Dione Kennedy worked at VTA for 18 years before moving on to Performing Arts Fort Worth.

“It was probably a good thing that it happened during my first week there. It let me know that UC is a comfortable place to be,” Kennedy says. “And from then on, even though it was a large campus, I always felt comfortable there.”

Such comfort, in fact, that Kennedy reveled in her experiences at the university, making the dean’s list and graduating summa cum laude in 1987.

“When I went to UC, I thought I was going to be lost in the crowd,” she says. “But it ultimately gave me a level of confidence that I could compete on a large scale. When I realized that was possible, it gave me a huge boost of confidence that was so valuable later in my professional life.”

A boost of confidence indeed. After graduation and a few years developing credentials in the entertainment industry, Kennedy started working as a part-time temp employee at the Victoria Theatre Association (VTA) in Dayton, Ohio. It wasn’t long until she moved her way up the company. In her 18-year tenure with the company, she climbed the corporate ladder from the ticketing office to ultimately become the association’s president and CEO.
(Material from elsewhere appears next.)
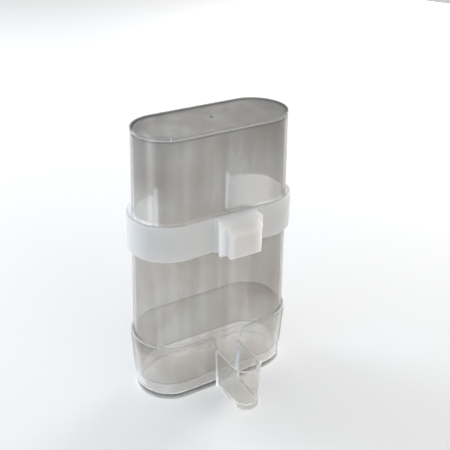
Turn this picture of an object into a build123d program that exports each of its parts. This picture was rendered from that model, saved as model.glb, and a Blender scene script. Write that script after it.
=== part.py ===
"""Clip-on siphon drinker: a clear reservoir plugged mouth down into a clear base with a
drinking spout, and a white spring clip that holds the reservoir to cage wires.

Millimetres, +Z up, resting plane at z = 0, drinking spout towards -Y. The origin is the centre
of the footprint, so the reservoir's axis stands a little behind it.
"""

from build123d import *
import os

# The section of the reservoir and base is a stadium: two end arcs joined by straight sides.
height = 120.0
same_height = 0.01  # edges this close in height are at one level
arc_spread = 39.8  # distance between the centres of the two end arcs
tube_y = 9.7  # the reservoir's axis, behind the origin

# Reservoir
top_radius = 13.75
shoulder_radius = 15.6
mouth_radius = 13.95
shoulder_z = 28.8
mouth_z = 7.8
tube_wall = 1.2
top_plate = 1.8
lip_proud = 0.2
lip_height = 0.9
lip_slope = 0.4
top_edge_round = 0.3
inner_corner_round = 1.0
mouth_edge_round = 0.3
gate_radius = 0.7
gate_height = 0.3
gate_round = 0.2

# Base
rim_z = 28.2
rim_radius = 16.9
rim_inner_radius = 15.8
foot_radius = 15.2
ledge_z = 7.7
ledge_radius = 14.2
well_radius = 13.4
floor_z = 1.4
floor_corner_round = 2.2
rim_edge_round = 0.3
foot_edge_round = 0.25

# Drinking spout, part of the base moulding
spout_z = 20.4
spout_tip = 36.5  # distance from the reservoir's axis to the tip
spout_top_half_width = 6.6
spout_foot_half_width = 5.3
spout_wall = 1.05
spout_lip_round = 0.25
spout_root = 12.0  # where the channel starts, inside the front wall
slot_rim_half_width = 7.2

# Spring clip
clip_z = 69.7
clip_height = 15.4
clip_thickness = 1.25
clip_shift_x = -0.3  # the clip sits slightly to one side
clip_front_gap = 15.1  # inside of the band's middle to the reservoir's axis
clip_end_radius = 15.7  # inside radius of the band's ends
clip_end_x = 18.7
clip_arm_turn = 185.0  # degrees the band turns round each end
clip_arm_straight = 0.6
clip_edge_round = 0.3
arm_rib_radius = 1.15
arm_rib_rise = 1.9
arm_rib_round = 0.5

# Stepped wedge on the clip's front: half widths of its steps, each at its distance forwards
wedge_x = 2.2  # the wedge's centre, to one side of the clip's
wedge_root = (10.7, 15.6)
wedge_shoulder = (10.2, 16.5)
wedge_rear_notch = (8.6, 17.7)
wedge_rear_tooth = (10.3, 21.0)
wedge_front_notch = (6.7, 21.7)
wedge_front_tooth = (8.45, 25.2)
wedge_front_height = 11.2
wedge_roof_round = 3.2
wedge_step_round = 0.5
wedge_front_round = 1.5
wedge_core_size = (9.6, 5.8)
wedge_core_y = 20.2
wedge_core_height = 8.5


def level(z):
    """Horizontal plane at height z, centred on the reservoir's axis."""
    return Plane(origin=(0, tube_y, z))


def stadium_loft(lower_z, lower_radius, upper_z, upper_radius):
    """Solid of stadium section whose end radius changes evenly with height."""
    with BuildPart() as solid:
        with BuildSketch(level(lower_z)):
            SlotCenterToCenter(arc_spread, 2 * lower_radius)
        with BuildSketch(level(upper_z)):
            SlotCenterToCenter(arc_spread, 2 * upper_radius)
        loft()
    return solid.part


def tongue_loft(lower_z, lower_half_width, upper_z, upper_half_width, tip):
    """Solid tongue with a rounded tip, from inside the front wall out to the tip."""
    with BuildPart() as solid:
        for z, half_width in ((lower_z, lower_half_width), (upper_z, upper_half_width)):
            straight = tip - half_width - spout_root
            with BuildSketch(level(z)):
                with Locations((0, -spout_root - straight / 2)):
                    Rectangle(2 * half_width, straight)
                with Locations((0, -spout_root - straight)):
                    Circle(half_width)
        loft()
    return solid.part


def edges_at(piece, z):
    """Edges of a piece that lie level at height z."""
    return piece.edges().filter_by_position(Axis.Z, z - same_height, z + same_height)


def tube_radius(z):
    """Outside end radius of the reservoir above its shoulder."""
    return shoulder_radius + (top_radius - shoulder_radius) * (z - shoulder_z) / (height - shoulder_z)


# ---- reservoir -------------------------------------------------------------------------
lip_z = height - lip_height
inside_top_z = height - top_plate
tube_outside = stadium_loft(shoulder_z, shoulder_radius, height, top_radius)
neck_outside = stadium_loft(mouth_z, mouth_radius, shoulder_z, shoulder_radius)
lip_bevel = stadium_loft(lip_z - lip_slope, tube_radius(lip_z - lip_slope), lip_z, top_radius + lip_proud)
lip_band = stadium_loft(lip_z, top_radius + lip_proud, height, top_radius + lip_proud)
tube_inside = stadium_loft(
    shoulder_z, shoulder_radius - tube_wall, inside_top_z, tube_radius(inside_top_z) - tube_wall
)
neck_inside = stadium_loft(mouth_z, mouth_radius - tube_wall, shoulder_z, shoulder_radius - tube_wall)

with BuildPart() as reservoir:
    add(tube_outside)
    add(neck_outside)
    add(lip_bevel)
    add(lip_band)
    fillet(reservoir.edges().group_by(Axis.Z)[-1], radius=top_edge_round)
    add(tube_inside, mode=Mode.SUBTRACT)
    add(neck_inside, mode=Mode.SUBTRACT)
    fillet(edges_at(reservoir, inside_top_z), radius=inner_corner_round)
    fillet(reservoir.edges().group_by(Axis.Z)[0], radius=mouth_edge_round)
    # trimmed injection point in the middle of the closed top
    with BuildSketch(level(height)):
        Circle(gate_radius)
    extrude(amount=gate_height)
    fillet(reservoir.edges().group_by(Axis.Z)[-1], radius=gate_round)

# ---- base with drinking spout ----------------------------------------------------------
spout_floor_half_width = spout_foot_half_width + (
    spout_top_half_width - spout_foot_half_width
) * floor_z / spout_z
shell_outside = stadium_loft(0, foot_radius, rim_z, rim_radius)
spout_outside = tongue_loft(0, spout_foot_half_width, spout_z, spout_top_half_width, spout_tip)
socket = stadium_loft(ledge_z, ledge_radius, rim_z, rim_inner_radius)
well = stadium_loft(floor_z, well_radius, ledge_z, well_radius)
channel = tongue_loft(
    floor_z,
    spout_floor_half_width - spout_wall,
    spout_z,
    spout_top_half_width - spout_wall,
    spout_tip - spout_wall,
)
slot = tongue_loft(spout_z, spout_top_half_width - spout_wall, rim_z, slot_rim_half_width, spout_tip)

with BuildPart() as water_space:
    add(well)
    add(channel)
    floor_edges = water_space.edges().group_by(Axis.Z)[0]
    fillet(floor_edges, radius=floor_corner_round)

with BuildPart() as base:
    add(shell_outside)
    add(spout_outside)
    fillet(base.edges().group_by(Axis.Z)[0], radius=foot_edge_round)
    add(socket, mode=Mode.SUBTRACT)
    add(water_space.part, mode=Mode.SUBTRACT)
    add(slot, mode=Mode.SUBTRACT)
    fillet(base.edges().group_by(Axis.Z)[-1], radius=rim_edge_round)
    fillet(edges_at(base, spout_z), radius=spout_lip_round)

# ---- spring clip -----------------------------------------------------------------------
wedge_steps = (
    wedge_root,
    wedge_shoulder,
    wedge_rear_notch,
    wedge_rear_tooth,
    wedge_front_notch,
    wedge_front_tooth,
)
clip_axis = (clip_shift_x, tube_y, clip_z)
wedge_side = Plane(origin=(clip_shift_x + wedge_x, tube_y, clip_z), x_dir=(0, -1, 0), z_dir=(-1, 0, 0))

with BuildPart() as wedge:
    with BuildSketch(Plane(origin=clip_axis)) as wedge_plan:
        with BuildLine():
            right_steps = [(wedge_x + x, -y) for x, y in wedge_steps]
            left_steps = [(wedge_x - x, -y) for x, y in reversed(wedge_steps)]
            Polyline(right_steps + left_steps, close=True)
        make_face()
        # the two front corners are the roundest, and the four at the root stay sharp
        fillet(wedge_plan.vertices().sort_by(Axis.Y)[2:-4], radius=wedge_step_round)
        fillet(wedge_plan.vertices().sort_by(Axis.Y)[:2], radius=wedge_front_round)
    extrude(amount=clip_height)
    # the roof falls from the band's top edge to the lower front face
    with BuildSketch(wedge_side) as wedge_profile:
        with BuildLine():
            Polyline(
                (wedge_root[1], 0),
                (wedge_front_tooth[1], 0),
                (wedge_front_tooth[1], wedge_front_height),
                (wedge_shoulder[1], clip_height),
                (wedge_root[1], clip_height),
                close=True,
            )
        make_face()
        roof_front = wedge_profile.vertices().group_by(Axis.X)[-1].sort_by(Axis.Y)[-1]
        fillet(roof_front, radius=wedge_roof_round)
    extrude(amount=wedge_root[0], both=True, mode=Mode.INTERSECT)
    # cored out from below, so that the walls are of even thickness
    with BuildSketch(Plane(origin=clip_axis)):
        with Locations((wedge_x, -wedge_core_y)):
            Rectangle(*wedge_core_size)
    extrude(amount=wedge_core_height, mode=Mode.SUBTRACT)

half_thickness = clip_thickness / 2
with BuildPart() as clip:
    with BuildSketch(Plane(origin=clip_axis)):
        with BuildLine():
            front = ThreePointArc(
                (-clip_end_x, -clip_end_radius - half_thickness),
                (0, -clip_front_gap - half_thickness),
                (clip_end_x, -clip_end_radius - half_thickness),
            )
            right_end = JernArc(front @ 1, front % 1, clip_end_radius + half_thickness, clip_arm_turn)
            right_arm = Line(right_end @ 1, right_end @ 1 + (right_end % 1) * clip_arm_straight)
            left_end = JernArc(front @ 0, (front % 0) * -1, clip_end_radius + half_thickness, -clip_arm_turn)
            left_arm = Line(left_end @ 1, left_end @ 1 + (left_end % 1) * clip_arm_straight)
        trace(line_width=clip_thickness)
    extrude(amount=clip_height)
    fillet(clip.edges().group_by(Axis.Z)[0] + clip.edges().group_by(Axis.Z)[-1], radius=clip_edge_round)
    # upright rounded ribs that end the arms on the back
    with BuildSketch(Plane(origin=clip_axis)):
        with Locations(right_arm @ 1, left_arm @ 1):
            Circle(arm_rib_radius)
    extrude(amount=clip_height + arm_rib_rise)
    fillet(clip.edges().group_by(Axis.Z)[-1], radius=arm_rib_round)
    add(wedge.part)

reservoir.part.label = "reservoir"
base.part.label = "base"
clip.part.label = "clip"

os.makedirs("parts", exist_ok=True)
export_step(reservoir.part, "parts/reservoir.step")
export_step(base.part, "parts/base.step")
export_step(clip.part, "parts/clip.step")
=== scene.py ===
"""Looks of the clip-on siphon drinker: a smoky clear reservoir in a clear base, with a white spring clip.

Metres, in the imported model's own frame: +Z up, drinking spout towards -Y.
"""

import math

import bpy
from mathutils import Matrix, Vector


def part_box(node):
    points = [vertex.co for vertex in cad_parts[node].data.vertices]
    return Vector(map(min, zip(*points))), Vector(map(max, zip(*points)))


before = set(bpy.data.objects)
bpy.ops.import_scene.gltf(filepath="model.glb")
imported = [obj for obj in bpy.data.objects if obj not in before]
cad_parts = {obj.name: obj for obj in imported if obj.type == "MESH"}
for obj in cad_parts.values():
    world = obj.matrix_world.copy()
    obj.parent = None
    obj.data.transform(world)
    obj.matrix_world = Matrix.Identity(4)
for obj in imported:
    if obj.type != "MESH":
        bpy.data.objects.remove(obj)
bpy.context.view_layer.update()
reservoir_low, reservoir_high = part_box("reservoir")
_, base_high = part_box("base")
clip_low, clip_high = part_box("clip")
tube_axis_y = (reservoir_low.y + reservoir_high.y) / 2
base_front_y = 2 * tube_axis_y - base_high.y  # outside of the base's front wall
white = (1.0, 1.0, 1.0)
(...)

When Kennedy stepped in as president and CEO, she helped the nonprofit arts organization grow out of an operating deficit. She guided the company through development of its first five-year strategic plan, restructured two organizations into one operating entity, implemented a new ticketing system and continued to bring big name performances to the multiple facilities it operates.

“It was a great company, growing all the time with new things happening,” she says.

But when she was approached about taking a job opportunity as the president and CEO of Performing Arts Forth Worth and the Bass Performance Hall in Texas late last year, she said goodbye to the life she created in Ohio and embarked on a new chapter in life.

“My decision to take a new position with Performing Arts Fort Worth was one about career growth for me and personal opportunity for my family,” Kennedy writes on the VTA’s blog. “I was not searching, but when this position was presented to me something clicked.”

In her new role, Kennedy oversees the facilities in much the same manner she did the VTA, yet she knows she’ll encounter new challenges by working with a new organization.

“The challenge will be to implement change that helps the company move forward while keeping positive relationships with the users of the facility,” she says.

Kennedy is quick to mention how eager she is to take on those challenges. It was, after all, why she took the job in the first place.

“In Dayton, we hadn’t necessarily saturated the market but we had expanded to just about the point that we could. But here, there are more opportunities to expand the programming options,” she says. “Fort Worth provides new opportunities and experiences that weren’t available in Dayton.”

The university has grown tremendously since Kennedy’s last visit to campus. But if she were to visit today, chances are she wouldn’t be overwhelmed by its size anymore.

At this point, she’s conquered a lot more than the University of Cincinnati.